I myself enjoy some tango-partners that praise my talent - however I dance and lead.
And I enjoy a not-only-tango-partner who tells me the plain truth afterwards.
That's a nice setup to overcome all those uncomfortable moments in the first year of tango.
But I'm 53 now - and not sure if I would accomplish that in the age of 64.
I'm curious, how was this determined? Was there a study done or something?
I wonder, too. I can imagine that it could be more difficult and discomforting at the beginning for leaders, but that may also depend.
Your point - I think that it is obvious.
Simply because that's for me the a coherent reason why they are so short-handed.
But it is also possible, that men have better opportunities to spend their leisure time.
Or that men feel more uncomfortable observed when dancing (not unlikely, admitted).
Or that it's quite more difficult for tango leaders (likely, admitted).
(But profiles counted on a popular german dance partner dating site are in a ratio of 1:2 - in tango as in ballroom.)
Is it obvious that everyone leaves tango when the personal ratio falls below a personal limit?
And so no gender needs to get envied or regretted?
I agree, no one wants to suffer needlessly, and when an endeavor doesn't bring us enough pleasure anymore, we quit. But in tango I am proactive. Not only I expect pleasure, I generate it, for myself, and for others. So, in order to go on, I have to maintain and increase the ratio. The more I practice, the better I get at it, the more the pleasure. And, in itself, it is an exhilarating process.
I agree again that it is not gender specific.
I hope you always invite obese people to dance, and many times during each milonga. I do once a milonga if they ask themselves.
Usually, they just sit hour after hour everywhere I go. It seems you admire them at a distance without actually inviting them.
Your condescension saddens me, even tho you are only a troll....
That is some picture of a distorted reality. I wish there were places where obese people actually went to tango classes and milongas. In fact, the closest I have seen to that were individuals only slightly overweight by medical standards.

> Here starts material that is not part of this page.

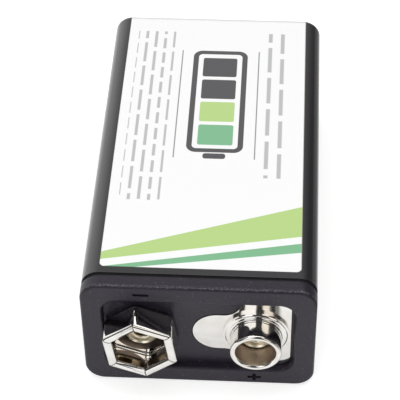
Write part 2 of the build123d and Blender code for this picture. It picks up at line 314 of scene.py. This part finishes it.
def turned_place(tree, place, y, angle):
    """The print's coordinates turned about a point of the front's middle line, for slanting edges."""
    centred = place_step(tree, "SUBTRACT", place, (0, y * mm, 0))
    return node(tree, "ShaderNodeMapping", {"Vector": centred, "Rotation": (0, 0, radians(-angle))}).outputs[0]


def printed_band(tree, place, y, width_left, width_right, slope):
    """Mask of a slanting band across the panel that tapers from one end to the other."""
    outside = 20
    taper = degrees((width_right - width_left) / (panel_right - panel_left))
    near_edge = turned_place(tree, place, y, slope)
    far_edge = turned_place(tree, place, y + (width_left + width_right) / 2, slope + taper)
    return product(tree, printed_box(tree, near_edge, -outside, outside, 0, outside),
                   printed_box(tree, far_edge, -outside, outside, -outside, 0))


def printed_lines(tree, place, left, right, near, far, pitch, gap, dash):
    """Mask of fine broken lines along the battery, that fill a box."""
    turned = node(tree, "ShaderNodeMapping", {"Vector": place, "Rotation": (0, 0, radians(90)),
                                               "Scale": (1 / mm, 1 / mm, 1 / mm)}).outputs[0]
    bricks = node(tree, "ShaderNodeTexBrick",
                  {"Vector": turned, "Scale": 1.0, "Mortar Size": gap / 2, "Mortar Smooth": 0.2,
                   "Brick Width": dash, "Row Height": pitch},
                  offset=0.37, squash=0.62, squash_frequency=3)
    inked = calculate(tree, "SUBTRACT", 1.0, bricks.outputs["Fac"])
    return product(tree, inked, printed_box(tree, place, left, right, near, far))


def print_level_sign(tree, place, below):
    """A battery's level sign: an outline with a nub, and four blocks inside."""
    left, right, near, far = -2.6, 4.0, -0.5, 17.5
    stroke, outer_corner, inner_corner = 0.65, 1.1, 0.5
    nub_width, nub_length, nub_gap, nub_corner = 2.6, 0.85, 0.2, 0.3
    block_length, block_gap, block_corner = 3.4, 0.6, 0.25
    grey, block_inks = "4b4a4d", ("7dbb8e", "b9d886", "4b4a4d", "4b4a4d")
    outline = calculate(
        tree, "SUBTRACT", printed_box(tree, place, left, right, near, far, outer_corner),
        printed_box(tree, place, left + stroke, right - stroke, near + stroke, far - stroke, inner_corner))
    middle = (left + right) / 2
    nub_far = near - nub_gap
    nub = printed_box(tree, place, middle - nub_width / 2, middle + nub_width / 2,
                      nub_far - nub_length, nub_far, nub_corner)
    inked = blend_colours(tree, calculate(tree, "MAXIMUM", outline, nub), below, colour(grey))
    inset = stroke + block_gap
    for number, ink in enumerate(block_inks):
        start = near + inset + number * (block_length + block_gap)
        block = printed_box(tree, place, left + inset, right - inset, start, start + block_length, block_corner)
        inked = blend_colours(tree, block, inked, colour(ink))
    return inked


def print_design(tree, place, paper):
    """The panel's plain design: two green bands, a level sign, fine broken lines and two thin rules."""
    wide_band = printed_band(tree, place, y=-15.6, width_left=1.2, width_right=4.4, slope=11)
    thin_band = printed_band(tree, place, y=-17.6, width_left=0.5, width_right=1.3, slope=9)
    inked = blend_colours(tree, wide_band, paper, colour("b9d886"))
    inked = blend_colours(tree, thin_band, inked, colour("7dbb8e"))
    inked = print_level_sign(tree, place, inked)
    lines = calculate(
        tree, "MAXIMUM",
        printed_lines(tree, place, left=-9.7, right=-5.1, near=-8.5, far=21.0, pitch=1.15, gap=0.88, dash=4.4),
        printed_lines(tree, place, left=6.4, right=9.4, near=-4.5, far=21.0, pitch=1.5, gap=1.14, dash=5.6))
    line_strength = 0.55
    inked = blend_colours(tree, product(tree, lines, line_strength), inked, colour("6f6f72"))
    rules = calculate(tree, "MAXIMUM", printed_box(tree, place, left=5.35, right=5.45, near=-1.5, far=17.5),
                      printed_box(tree, place, left=-4.05, right=-3.95, near=-1.5, far=17.5))
    return blend_colours(tree, rules, inked, colour("8d8d90"))


def make_label_film():
    """Glossy black shrink film, with a white panel on the front that carries a plain printed design."""
    material, tree, shader, place = new_material(
        "label film", Specular_IOR_Level=0.5, Coat_Weight=0.5, Coat_Roughness=0.12)
    across, along, height = coordinates(tree, place)
    grain = use_grain(tree, place, size=0.25 * mm, speck_share=0.05)
    front_start, front_full = body_top_z - 2.3 * mm, body_top_z - 2.25 * mm
    back_start, back_full = 0.5 * mm, 0.4 * mm
    on_front = between(tree, height, front_start, front_full)
    on_back = between(tree, height, back_start, back_full)

    paper = blend_colours(tree, grain["Height"], colour("f8f9f9"), colour("fdfdfd"))
    # Painted shade: the white paper is greyed where the film turns over the far end, standing in for the bend's
    # shading.
    fold_start_y, fold_full_y = 23.2 * mm, 23.8 * mm
    fold_low_z, fold_high_z = body_top_z - 1.2 * mm, body_top_z - 0.7 * mm
    far_fold_painted_shade = product(tree, between(tree, along, fold_start_y, fold_full_y),
                       between(tree, height, fold_low_z, fold_high_z))
    paper = blend_colours(tree, far_fold_painted_shade, paper, colour("c4c6c8"))
    inked = print_design(tree, place, paper)

    film = blend_colours(tree, grain["Height"], colour("1b191c"), colour("211e22"))
    line_width, line_start, under_panel = 0.07, 0.3, 1.0
    edge_line = printed_box(tree, place, panel_right - under_panel, panel_right + line_width,
                            panel_near + line_start, panel_far)
    film = blend_colours(tree, product(tree, edge_line, on_front), film, colour("9c958a"))

    panel = printed_box(tree, place, panel_left, panel_right, panel_near, panel_far, panel_corner, softness=0.06)
    seam_half_width, grain_relief = 0.02 * mm, 0.1
    past_seam = between(tree, across, film_seam_x - seam_half_width, film_seam_x + seam_half_width)
    relief = calculate(tree, "ADD", product(tree, grain["Height"], grain_relief), product(tree, past_seam, on_back))
    connect(tree, shader, Base_Color=blend_colours(tree, product(tree, panel, on_front), film, inked),
            Roughness=by_grain(tree, grain, 0.16, 0.24), Normal=bump(tree, relief, depth=0.03 * mm, strength=0.5))
    return material


# Metals, and the materials inside the battery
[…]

I loved your previous message Lilly_of_the_valley ( I am sorry I am not allowed yet to quote you directly through the site..)But saying: "The more I practice, the better I get at it, the more the pleasure. And, in itself, it is an exhilarating process." it is motivating and inspiring and it comes to show that we should be able to dance with ourselves and within ourselves before we can actually connect to somebody else..! Therefore it might not be the other person's fault..!
A rather hopeful answer to the meanness above..get to know, understand and possibly love yourself first then you can truly connect to and understand others better..!
Enjoy the process of practising, of dancing, of changing, of becoming more you and then you will have the opportunity to share that with others and see maybe the milonga through their eyes as well!
I've only been dancing AT for six months, but so far I have not discerned any reliable correlation between a follower's weight, age, or perceived attractiveness and the pleasure of the dance.
I also want to say that I think Graciela Gonzalez is really hot. Not that I want to objectify her, but she was used in a comparison as if it were a foregone conclusion that the other follower was objectively prettier. Attractiveness is individual.
Here you go:
Graciela is straight - but he's overweight, isn't he?
Do you think she appreciates milonguero bellies?
Sure, I like to call mine a tango pillow.